An ode to rediculous e-mails
I usually do not read the numerous chain emails that people send to me but I stumbled upon this gem in my inbox this morning. It was too funny not to share.
As we progress through 2012, I want to thank everyone for your educational e-mails over the past year.
As a result, now:
· I can no longer open a bathroom door without using a paper towel, nor let the waitress put lemon slices in my ice water without worrying about the bacteria on the lemon peel.
· I can’t sit down on a hotel bedspread because I can only imagine what has happened on it since it was last washed.
· I have trouble shaking hands with someone who has been driving because the number one pastime while driving alone is picking ones nose.

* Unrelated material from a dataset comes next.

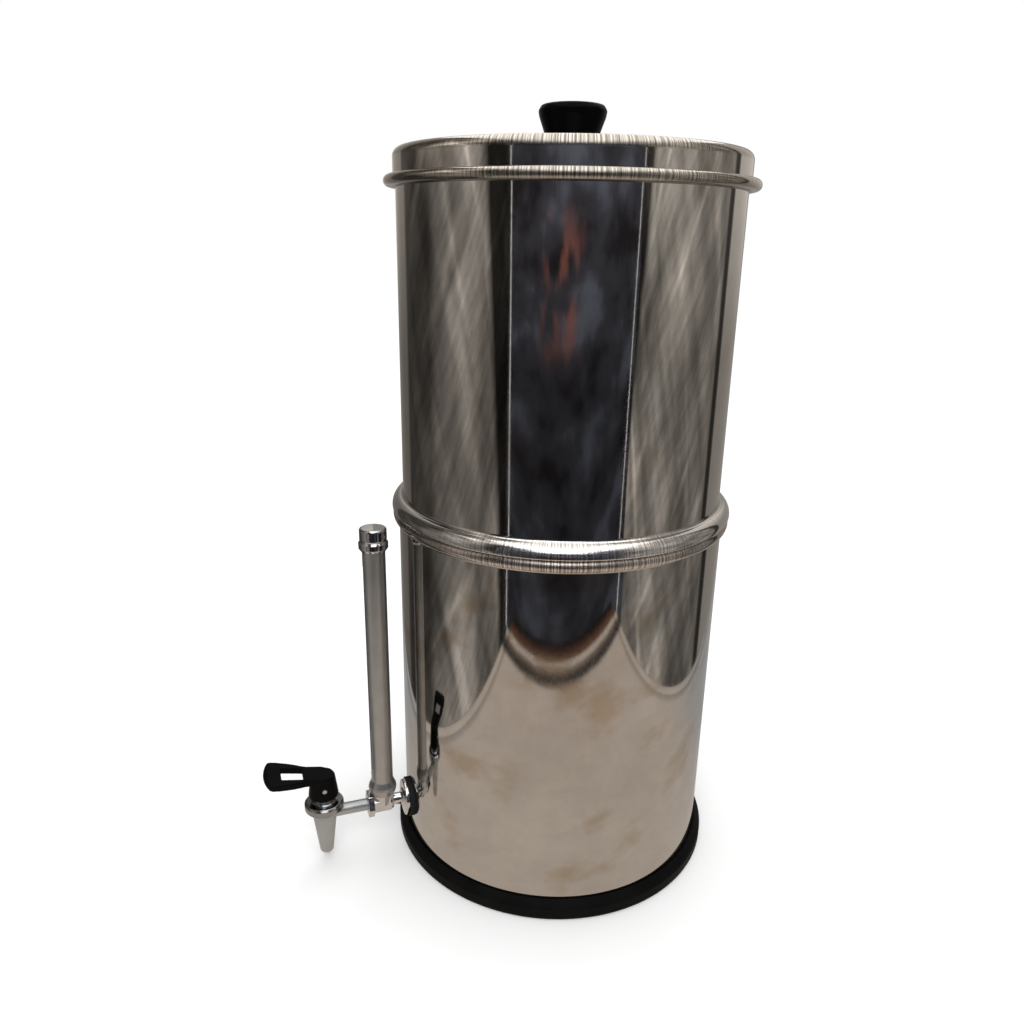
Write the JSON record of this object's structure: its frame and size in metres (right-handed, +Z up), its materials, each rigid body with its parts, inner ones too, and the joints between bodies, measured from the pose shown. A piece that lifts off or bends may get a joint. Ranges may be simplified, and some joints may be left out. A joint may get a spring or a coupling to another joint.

· Eating a little snack sends me on a guilt trip because I can only imagine how many gallons of trans fats I have consumed over the years.
· I can’t touch any woman’s handbag for fear she has placed it on the floor of a public toilet.
· I MUST SEND MY SPECIAL THANKS for the email about rat poo in the glue on envelopes because I now have to use a wet sponge with every envelope that needs sealing. ALSO, now I have to scrub the top of every can I open for the same reason.
· I can’t have a drink in a bar because I fear I’ll wake up in a bathtub full of ice with my kidneys gone.
· I can’t eat at KFC because their chickens are actually horrible mutant freaks with no eyes, feet or feathers.
· I can’t use cancer-causing deodorants even though I smell like a water buffalo on a hot day.
· THANKS TO YOU I have learned that my prayers only get answered if I forward an e-mail to seven of my friends and make a wish within five minutes.
· BECAUSE OF YOUR CONCERN, I no longer drink Coca Cola because it can remove toilet stains.
· I no longer buy gas without taking someone along to watch the car, so a serial killer doesn’t crawl in my back seat when I’m filling up.
· I no longer use Cling Wrap in the microwave because it causes seven different types of cancer.
· AND THANKS FOR LETTING ME KNOW I can’t boil a cup of water in the microwave anymore because it will blow up in my face, disfiguring me for life.
· I no longer go to the movies because I could be pricked with a needle infected with AIDS when I sit down.
· I no longer go to shopping centers because someone will drug me with a perfume sample and rob me.
· And I no longer answer the phone because someone will ask me to dial a number for which I will get a huge phone bill with calls to Jamaica, Uganda, Singapore and Uzbekistan.
· THANKS TO YOU I can’t use any one’s toilet but mine because a big black snake could be lurking under the seat and cause me instant death when it bites my butt.
· AND THANKS TO YOUR GREAT ADVICE I can’t ever pick up a coin dropped in the car park because it was probably placed there by a sex molester waiting to grab me as I bend over.
· Finally, I can’t do any gardening because I’m afraid I’ll get bitten by the Violin Spider and my hand will fall off.